Q: An older male friend keeps paying for me—buying me meals and clothes. Am I making a mistake in accepting? I’ve repeatedly made clear that I have no romantic interest in him. I’m a struggling artist, and he’s highly successful. We’re basically BFFs, talking and laughing every day. He occasionally jokes that I should be “giving up the sugar to the sugar daddy,” but I roll my eyes and say, “Hush!” I think he’s teasing me, but could he be playing the long game?—Worried
A: Welcome to the “never say never” school of hope. My Chinese Crested, Aida, is also enrolled—hoping with all her tiny purse-doggy might, that rare metal-eating termites will make the kitchen table leg collapse, causing her to be caught in a brief but intense hailstorm of bacon.
There are some asymmetries between men and women in the effort required to get some action out of the opposite sex. Some men will engineer elaborate plots to try to wear a woman’s “nuh-uh, never gonna happen” into a “maybe just this once.” A woman, on the other hand, doesn’t have to plot. Assuming that she’s reasonably attractive, she can probably just make extended eye contact with a man while eating a banana.

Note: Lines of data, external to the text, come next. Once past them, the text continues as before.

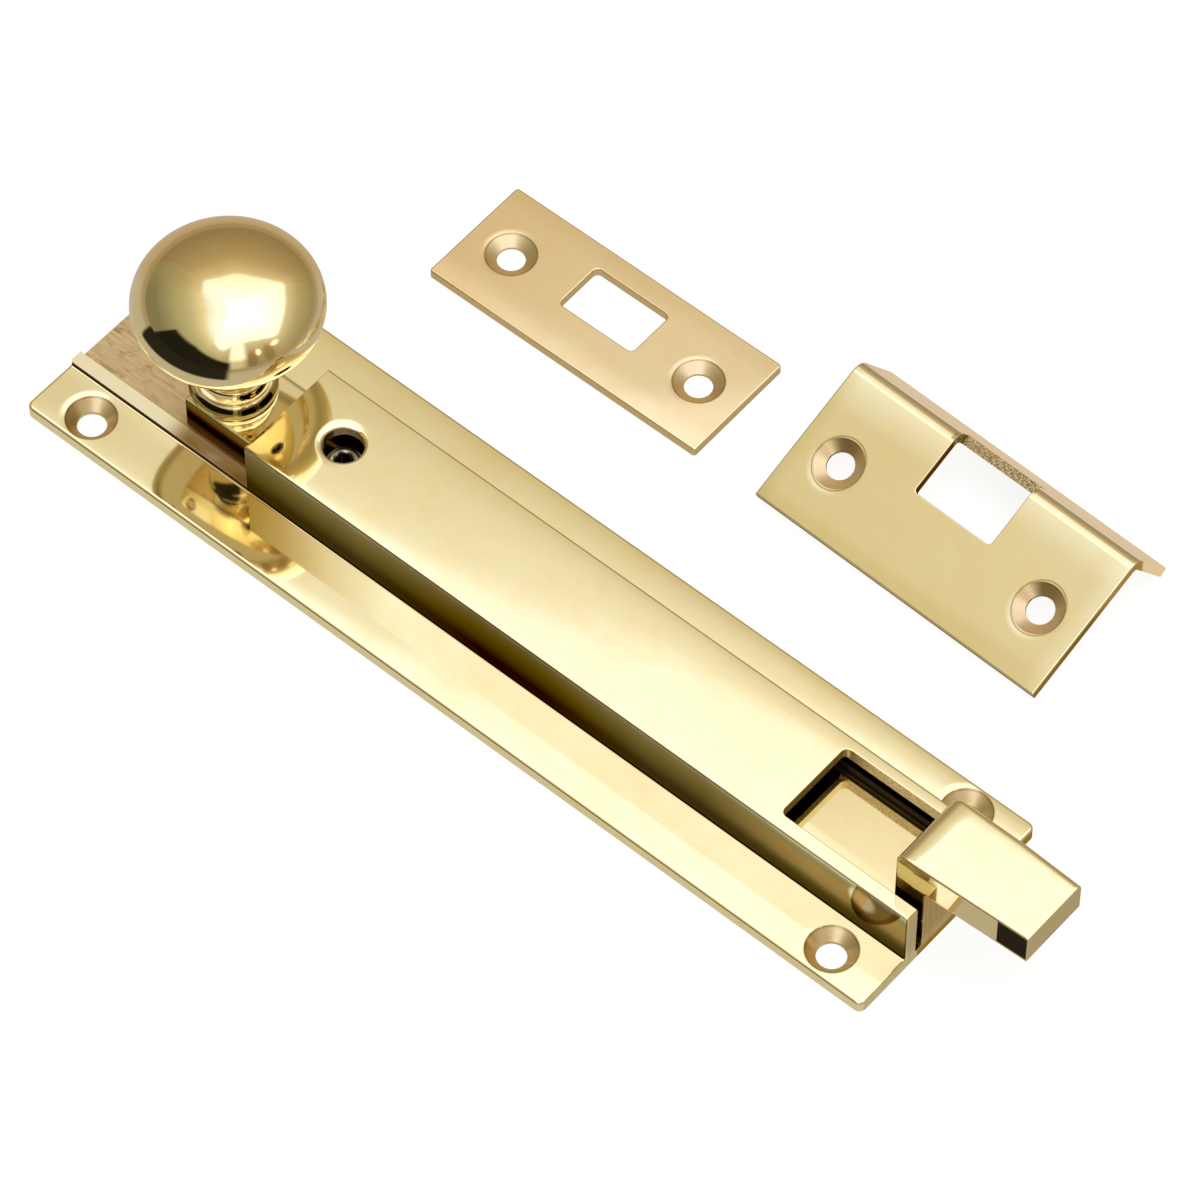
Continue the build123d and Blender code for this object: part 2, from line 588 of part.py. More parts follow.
os.makedirs("parts", exist_ok=True)
write("body", make_body())
write("bolt_bar", make_bolt())
write("knob", make_knob())
write("knob_collar", make_collar())
write("knob_screw", make_knob_screw())
write("stop_screw", make_stop_screw())
write("friction_spring", make_spring())
write("spring_rivets", *[make_rivet(x) for x in RIVET_X])
write("mortice_keep", make_mortice_keep())
write("rim_keep", make_rim_keep())
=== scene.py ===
"""A brass sliding bolt with its mortice keep and its rim keep, lying on a white table.

The bolt's length runs along X: the knob is towards -X and the tip of the bar towards +X.
Front is -Y, the keeps lie behind the bolt (+Y), and the table is at z = 0. Scene and
shader lengths are in metres. The turned parts and screws are laid out in millimetres.
"""
import bpy
import bmesh
import math
from mathutils import Vector, Matrix


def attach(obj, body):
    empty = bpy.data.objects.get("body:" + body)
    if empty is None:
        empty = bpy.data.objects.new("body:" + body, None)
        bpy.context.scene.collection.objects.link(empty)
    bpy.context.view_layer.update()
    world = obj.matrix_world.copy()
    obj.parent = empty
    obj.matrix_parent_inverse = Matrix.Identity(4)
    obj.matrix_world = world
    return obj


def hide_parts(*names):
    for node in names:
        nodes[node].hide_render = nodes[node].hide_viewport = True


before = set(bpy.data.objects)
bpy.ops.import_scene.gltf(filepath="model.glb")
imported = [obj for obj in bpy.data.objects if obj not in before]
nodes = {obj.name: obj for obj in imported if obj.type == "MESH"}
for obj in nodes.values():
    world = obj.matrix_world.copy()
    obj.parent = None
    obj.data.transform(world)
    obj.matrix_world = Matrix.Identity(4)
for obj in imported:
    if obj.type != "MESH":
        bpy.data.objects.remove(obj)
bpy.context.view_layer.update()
scene = bpy.context.scene

MM = 0.001
DEG = math.pi / 180
TO_DEGREES = 180 / math.pi

# Places and heights in millimetres
KNOB_X, KNOB_Y = -53.3, 0.2
STOP_X, STOP_Y = -32.4, 0.05
BAR_TOP = 7.4
COLLAR_TOP = BAR_TOP + 2.3

# The same axes, and the housing's screw holes, in metres
KNOB_AXIS = (KNOB_X * MM, KNOB_Y * MM)
STOP_AXIS = (STOP_X * MM, STOP_Y * MM)
HOUSING_HOLES = [(side * 0.0674, edge * 0.01435) for side in (-1, 1) for edge in (-1, 1)]
HALF_WIDTH = 0.0187    # housing, across Y
SCREW_HOLE = 0.0038    # radius of every countersunk hole at the surface
STOP_HOLE = 0.0029     # radius of the hole over the stop screw

GOLD = (0.91, 0.80, 0.50)
DARK = (0.012, 0.011, 0.008)    # the tent's opening, and the table in front of it


# ------------------------------------------------------------------ shader arithmetic
class Value:
    """An output of a shader node. Arithmetic on it adds math nodes to the same tree."""

    def __init__(self, tree, socket):
        self.tree = tree
        self.socket = socket

    def __add__(self, other):
        return calc("ADD", self, other)

    def __radd__(self, other):
        return calc("ADD", other, self)

    def __sub__(self, other):
        return calc("SUBTRACT", self, other)

    def __rsub__(self, other):
        return calc("SUBTRACT", other, self)

    def __mul__(self, other):
        return calc("MULTIPLY", self, other)

    def __truediv__(self, other):
        return calc("DIVIDE", self, other)

    def __rtruediv__(self, other):
        return calc("DIVIDE", other, self)

    def __pow__(self, other):
        return calc("POWER", self, other)

    def __mod__(self, other):
        return calc("MODULO", self, other)

    def __abs__(self):
        return calc("ABSOLUTE", self)

    def ease(self, start, end, to=(0.0, 1.0), kind="SMOOTHSTEP"):
        """Goes from to[0] at start to to[1] at end. Start may be above end."""
        inputs = dict(enumerate((self, start, end, *to)))
        return add_value(self.tree, "ShaderNodeMapRange", inputs, interpolation_type=kind)

    def linear(self, start, end):
        return self.ease(start, end, kind="LINEAR")

    def within(self, low, high, soft):
        """1 between low and high, with edges that are soft to either side."""
        return self.ease(low - soft, low + soft) * self.ease(high + soft, high - soft)

    def ramp(self, stops):
        """Colour ramp through (position, grey or colour) stops."""
        made = add_node(self.tree, "ShaderNodeValToRGB", {0: self})
        band = made.color_ramp
        band.interpolation = "LINEAR"
        while len(band.elements) > 1:
            band.elements.remove(band.elements[-1])
        for i, (position, color) in enumerate(stops):
            stop = band.elements[0] if i == 0 else band.elements.new(position)
            stop.position = position
            if isinstance(color, (int, float)):
                color = (color,) * 3
            stop.color = (*color, 1.0)
        return Value(self.tree, made.outputs[0])


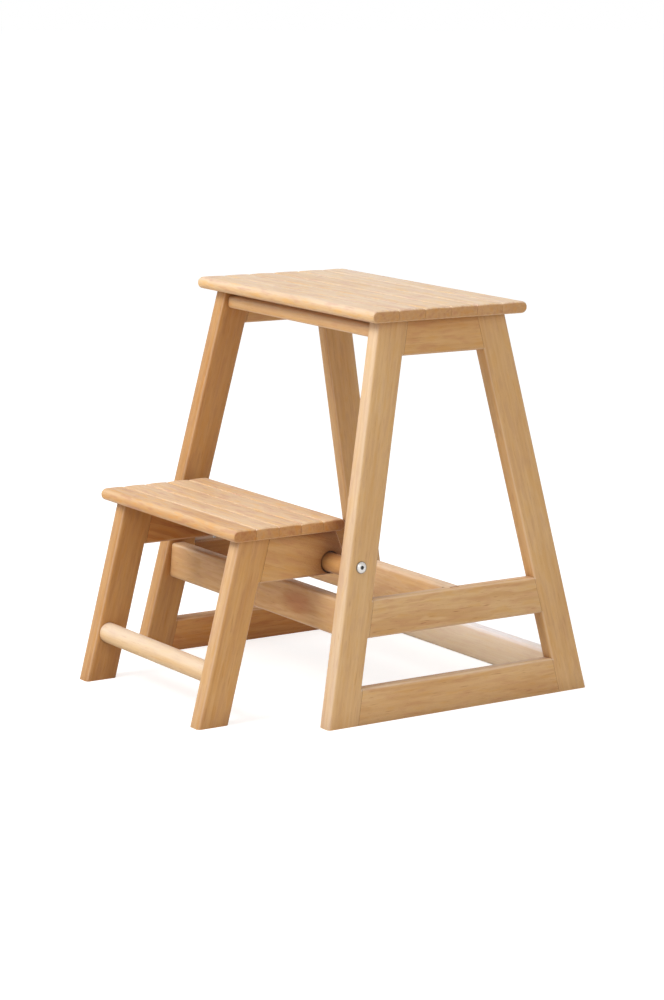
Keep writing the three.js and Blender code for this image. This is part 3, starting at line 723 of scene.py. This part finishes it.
def smooth(piece):
    modifier = piece.modifiers.new("smoothing", "NODES")
    modifier.node_group = SMOOTHING
    return piece


def dress_frame():
    for piece in NODES.values():
        smooth(dress(piece))


def new_piece(name, rings, replaced):
    """A closed skin through rings of as many points each, with flat ends, in place of a node."""
    mesh = bpy.data.meshes.new(name)
    piece = bpy.data.objects.new(name, mesh)
    bpy.context.scene.collection.objects.link(piece)
    skin = bmesh.new()
    loops = [[skin.verts.new(point) for point in ring] for ring in rings]
    for first, second in zip(loops, loops[1:]):
        for index in range(len(first)):
            after = (index + 1) % len(first)
            skin.faces.new((first[index], first[after], second[after], second[index]))
    skin.faces.new(reversed(loops[0]))
    skin.faces.new(loops[-1])
    bmesh.ops.recalc_face_normals(skin, faces=skin.faces)
    skin.to_mesh(mesh)
    skin.free()
    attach(piece, BODY_OF[replaced])
    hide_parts(replaced)
    return smooth(piece)


def rounding(radius, distance):
    """How far a rounded edge has drawn in at a distance from the end of the piece."""
    short = max(radius - distance, 0)
    return radius - math.sqrt(max(radius * radius - short * short, 0))


def slat_section(width, thickness, rounds, insets, crown):
    """A slat's section about its middle, as (y, z) from the low front corner round to the high front one."""
    front_inset, rear_inset, flat_inset = insets
    low, high = flat_inset - thickness / 2, thickness / 2 - flat_inset
    front, rear = front_inset - width / 2, width / 2 - rear_inset
    corners = ((front, low, 1, 1, rounds[0], 2), (rear, low, -1, 1, rounds[1], 3),
               (rear, high, -1, -1, rounds[2], 0), (front, high, 1, -1, rounds[3], 1))
    points = []
    for y, z, inward, upward, radius, quarter in corners:
        radius = max(radius - flat_inset, SLAT_LEAST_ROUND)
        if quarter == 1:
            start, end = points[-1][0], front + radius
            steps = [count / (SLAT_TOP_POINTS + 1) for count in range(1, SLAT_TOP_POINTS + 1)]
            points += [(start + (end - start) * step, high) for step in steps]
        for count in range(ROUND_STEPS + 1):
            angle = (quarter + count / ROUND_STEPS) * math.pi / 2
            points.append((y + radius * (inward + math.cos(angle)), z + radius * (upward + math.sin(angle))))
    return [(y, z - crown * (2 * y / width) ** 2 * max(2 * z / thickness, 0)) for y, z in points]


def slat_stations(length):
    """Where along a slat its sections are: which half each is in, and how far from that half's end."""
    end_steps = [SLAT_END_ROUND * (1 - math.cos(math.pi / 2 * count / ROUND_STEPS))
                 for count in range(ROUND_STEPS)]
    straight = length / 2 - SLAT_END_ROUND
    middle_steps = [SLAT_END_ROUND + straight * count / SLAT_STATIONS for count in range(SLAT_STATIONS)]
    distances = end_steps + middle_steps
    return [(-1, distance) for distance in distances] + [(1, distance) for distance in reversed(distances)]


def wandered(first, second):
    """How far an edge has wandered inwards where its slow and its quick wave stand at these heights."""
    return max(SLAT_WANDER * (1 + first + second / 2) / 2, 0)


def make_slat(name, front_nose, rear_nose):
    """A slat with a crowned top, rounded arrises and ends, and wandering edges swollen to its neighbours."""
    chance = random.Random(name)
    low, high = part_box(name)
    length, width, thickness = high - low
    middle = (low + high) / 2
    noses = (front_nose, rear_nose)
    low_rounds = [SLAT_ROUNDS["nose" if nose else "bottom"] for nose in noses]
    high_rounds = [SLAT_ROUNDS["nose" if nose else "top"] for nose in reversed(noses)]
    corner_rounds = [SLAT_CORNER_ROUND if nose else SLAT_INNER_CORNER_ROUND for nose in noses]
    swells = [0 if nose else SLAT_SWELL for nose in noses]
    crown = SLAT_CROWN + chance.uniform(-1, 1) * SLAT_CROWN_SPREAD
    phases = [chance.uniform(0, 2 * math.pi) for _ in SLAT_WAVES]
    rings = []
    for side, distance in slat_stations(length):
        x = side * (length / 2 - distance)
        waves = [math.sin(x * rate + phase) for rate, phase in zip(SLAT_WAVES, phases)]
        edges = (wandered(*waves[:2]), wandered(*waves[2:]))
        insets = [edge + rounding(radius, distance) - swell
                  for edge, radius, swell in zip(edges, corner_rounds, swells)]
        insets.append(rounding(SLAT_END_ROUND, distance))
        section = slat_section(width, thickness, low_rounds + high_rounds, insets, crown)
        rings.append([(middle.x + x, middle.y + y, middle.z + z) for y, z in section])
    piece = new_piece(f"{name}_board", rings, name)
    piece.data.materials.append(wood_material(piece, name))


def make_slats():
    for row, count in (("seat_slat", SEAT_SLATS), ("step_slat", STEP_SLATS)):
        for index in range(1, count + 1):
            make_slat(f"{row}_{index}", index == 1, index == count)


def hexagon_radius(angle):
    sixth = math.pi / 3
    return SOCKET_HALF_WIDTH / math.cos(angle % sixth - sixth / 2)


def bolt_profile():
    """A bolt's radius and height from the end of its shank, over its head and down to the socket's floor."""
    profile = [
        (SHANK_RADIUS - SHANK_CHAMFER, -SHANK_REACH),
        (SHANK_RADIUS, SHANK_CHAMFER - SHANK_REACH),
        (SHANK_RADIUS, 0),
        (FLANGE_RADIUS - FLANGE_ROUND, 0),
        (FLANGE_RADIUS, FLANGE_ROUND),
        (FLANGE_RADIUS, FLANGE_HEIGHT - FLANGE_ROUND),
        (FLANGE_RADIUS - FLANGE_ROUND / 3, FLANGE_HEIGHT - FLANGE_ROUND / 3),
        (FLANGE_RADIUS - FLANGE_ROUND, FLANGE_HEIGHT),
    ]
    for count in range(DOME_STEPS + 1):
        angle = math.pi / 2 * count / DOME_STEPS
        radius = HEAD_FLAT_RADIUS + (DOME_RADIUS - HEAD_FLAT_RADIUS) * math.cos(angle)
        profile.append((radius, FLANGE_HEIGHT + (HEAD_HEIGHT - FLANGE_HEIGHT) * math.sin(angle)))
    return profile + [
        (SOCKET_MOUTH_RADIUS, HEAD_HEIGHT),
        (hexagon_radius, HEAD_HEIGHT - SOCKET_LEAD),
        (hexagon_radius, HEAD_HEIGHT - SOCKET_DEPTH),
        (SOCKET_HALF_WIDTH / 3, HEAD_HEIGHT - SOCKET_DEPTH - SOCKET_LEAD),
    ]


def make_bolt(name):
    """A bolt with a flanged, domed head and a hexagon socket, along the axis of the bolt that it replaces."""
    cad = NODES[name]
    outward = grain_axes(cad)[1]
    if outward.x * sum(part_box(name), Vector()).x < 0:
        outward = -outward
    points = [vertex.co for vertex in cad.data.vertices]
    reach = max(point.dot(outward) for point in points)
    face = [point for point in points if reach - point.dot(outward) < FACE_TOLERANCE]
    centre = sum(face, Vector()) / len(face)
    seat = centre - outward * HEAD_HEIGHT
    right = outward.cross(Vector((0, 0, 1))).normalized()
    up = right.cross(outward)

    def ring(radius, height):
        radius_at = radius if callable(radius) else lambda angle: radius
        angles = [2 * math.pi * count / BOLT_SIDES for count in range(BOLT_SIDES)]
        return [seat + outward * height + (right * math.cos(angle) + up * math.sin(angle)) * radius_at(angle)
                for angle in angles]

    piece = new_piece(f"{name}_turned", [ring(*pair) for pair in bolt_profile()], name)
    piece.data.materials.append(bolt_material(piece.name, seat, outward))


def make_camera():
    flat = math.cos(CAMERA_PITCH)
    back = Vector((math.sin(CAMERA_AZIMUTH) * flat, -math.cos(CAMERA_AZIMUTH) * flat, math.sin(CAMERA_PITCH)))
    right = Vector((math.cos(CAMERA_AZIMUTH), math.sin(CAMERA_AZIMUTH), 0))
    up = back.cross(right)
    rolled_right = right * math.cos(CAMERA_ROLL) + up * math.sin(CAMERA_ROLL)
    rolled_up = up * math.cos(CAMERA_ROLL) - right * math.sin(CAMERA_ROLL)
    turn = Matrix((rolled_right, rolled_up, back)).transposed().to_4x4()
    camera = bpy.data.objects.new("camera", bpy.data.cameras.new("camera"))
    camera.data.lens = FOCAL_LENGTH
    camera.matrix_world = Matrix.Translation(AIM + back * CAMERA_DISTANCE) @ turn
    bpy.context.scene.collection.objects.link(camera)
    bpy.context.scene.camera = camera


def shown_background(tree):
    """One where the camera, glass or metal looks at the background itself, and zero for its light."""
    path = node(tree, "ShaderNodeLightPath").outputs
    seen = maths(tree, "MAXIMUM", path["Is Camera Ray"], path["Is Glossy Ray"])
    return maths(tree, "MAXIMUM", seen, path["Is Transmission Ray"])


def make_world():
    world = bpy.data.worlds.new("studio")
    world.use_nodes = True
    tree = world.node_tree
    tree.nodes.clear()
    height = parted(tree, node(tree, "ShaderNodeTexCoord").outputs["Generated"])["Z"]
    light = mix(tree, fade(tree, height, LIGHT_RISE), LOW_LIGHT, HIGH_LIGHT)
    colour = mix(tree, shown_background(tree), light, WHITE)
    background = node(tree, "ShaderNodeBackground", {"Color": colour, "Strength": 1.0})
    node(tree, "ShaderNodeOutputWorld", {"Surface": background.outputs[0]})
    bpy.context.scene.world = world


def make_lamp(name, place, size, power):
    light = bpy.data.lights.new(name, "AREA")
    light.shape = "DISK"
    light.size = size
    light.energy = power
    light.color = LAMP_COLOUR
    lamp = bpy.data.objects.new(name, light)
    lamp.location = place
    lamp.rotation_euler = (place - AIM).to_track_quat("Z", "Y").to_euler()
    bpy.context.scene.collection.objects.link(lamp)


def make_floor():
    material, tree = new_material("pale_floor")
    diffuse = node(tree, "ShaderNodeBsdfDiffuse", {"Color": FLOOR_COLOUR})
    strength = maths(tree, "MULTIPLY", shown_background(tree), FLOOR_GLOW)
    glow = node(tree, "ShaderNodeEmission", {"Color": WHITE, "Strength": strength})
    both = node(tree, "ShaderNodeAddShader", {0: diffuse.outputs[0], 1: glow.outputs[0]})
    node(tree, "ShaderNodeOutputMaterial", {"Surface": both.outputs[0]})
    bpy.ops.mesh.primitive_plane_add(size=FLOOR_SIZE)
    floor = bpy.context.object
    floor.name = "floor"
    floor.data.materials.append(material)


make_camera()
make_world()
make_lamp("key", KEY_PLACE, KEY_SIZE, KEY_POWER)
make_lamp("left", LEFT_PLACE, LEFT_SIZE, LEFT_POWER)
make_lamp("right", RIGHT_PLACE, RIGHT_SIZE, RIGHT_POWER)
make_floor()
dress_frame()
make_slats()
make_bolt("pivot_bolt_left")
make_bolt("pivot_bolt_right")
bpy.context.scene.view_settings.view_transform = "Standard"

This difference reflects what evolutionary psychologist David Buss explains as men’s and women’s conflicting evolutionary goals. It’s in a man’s evolutionary interest to, as they say, shoot and scoot (possibly passing on his genes without putting out any further time, energy or resources). However, because women can end up all “baby on board,” they evolved to look for emotional commitment and the ability and willingness to “provide.”
Buss notes that these sex differences in evolved mating psychology show up in the different ways that men and women try to deceive each other. Scammy men tend to exaggerate their “resources” in hopes of suckering the ladies into the sack. Scammy women, on the other hand, tend to feign “willingness to have sex in order to secure nonsexual resources.”
In your situation, however, nobody’s deceiving anybody. You’ve repeatedly made it clear that there will be no sexcapades. He’s got an amusing dining companion and a dear friend. When we care about people, we do nice things for them—offer them a bite of our sandwich or our disposable income.
Sure, he’s probably still clinging to wisps of hope. But in time, he should accept that if the day comes when you suddenly grab him in your arms, it’ll be because he’s got a small piece of chicken caught in his windpipe and he’ll die unless you give him the Heimlich maneuver.
Q: I’m a 28-year-old guy, and I read your column on how men and women are clueless about who’s supposed to pay and when. I’ve had dates be insulted when I wouldn’t take their money and others insulted when I did. Is there an optimal strategy for the first few dates?—Lost
A: Meet the flexible feminist. She can do an hour and a half straight on why we need to “smash the patriarchy,” but when the check comes, she reaches in her purse and pulls out a tube of lip gloss.
As I pointed out in that column you mention, sociologist Janet Lever and her colleagues find one striking commonality between men and women: Intense confusion about who should pay and when. For example, nearly 60 percent of women said they “always” offer to help pay, even on the first date. Meanwhile, 39 percent of women wish men would reject their offer to pay—but 40 percent say it bothers them when men don’t accept their money. Argh, huh?
Because female emotions evolved to push women to feel bad when they’re with a man who shows no signs of being a “provider,” I think it’s wise for a guy to pick up the tab on the first few dates. The researchers concur, explaining that “men who fail to pay risk being viewed as lacking economic resources or as being uninterested, unchivalrous or—worse yet—cheap.”
That said, your investment should be more symbolic than substantial, and you keep it that way by following my three-point advice for the first few dates: Make them cheap, short and local. This means, for example, getting to know a woman over happy-hour drinks—as opposed to the kind poured by a sommelier right after the team of loan officers helps you finalize your paperwork.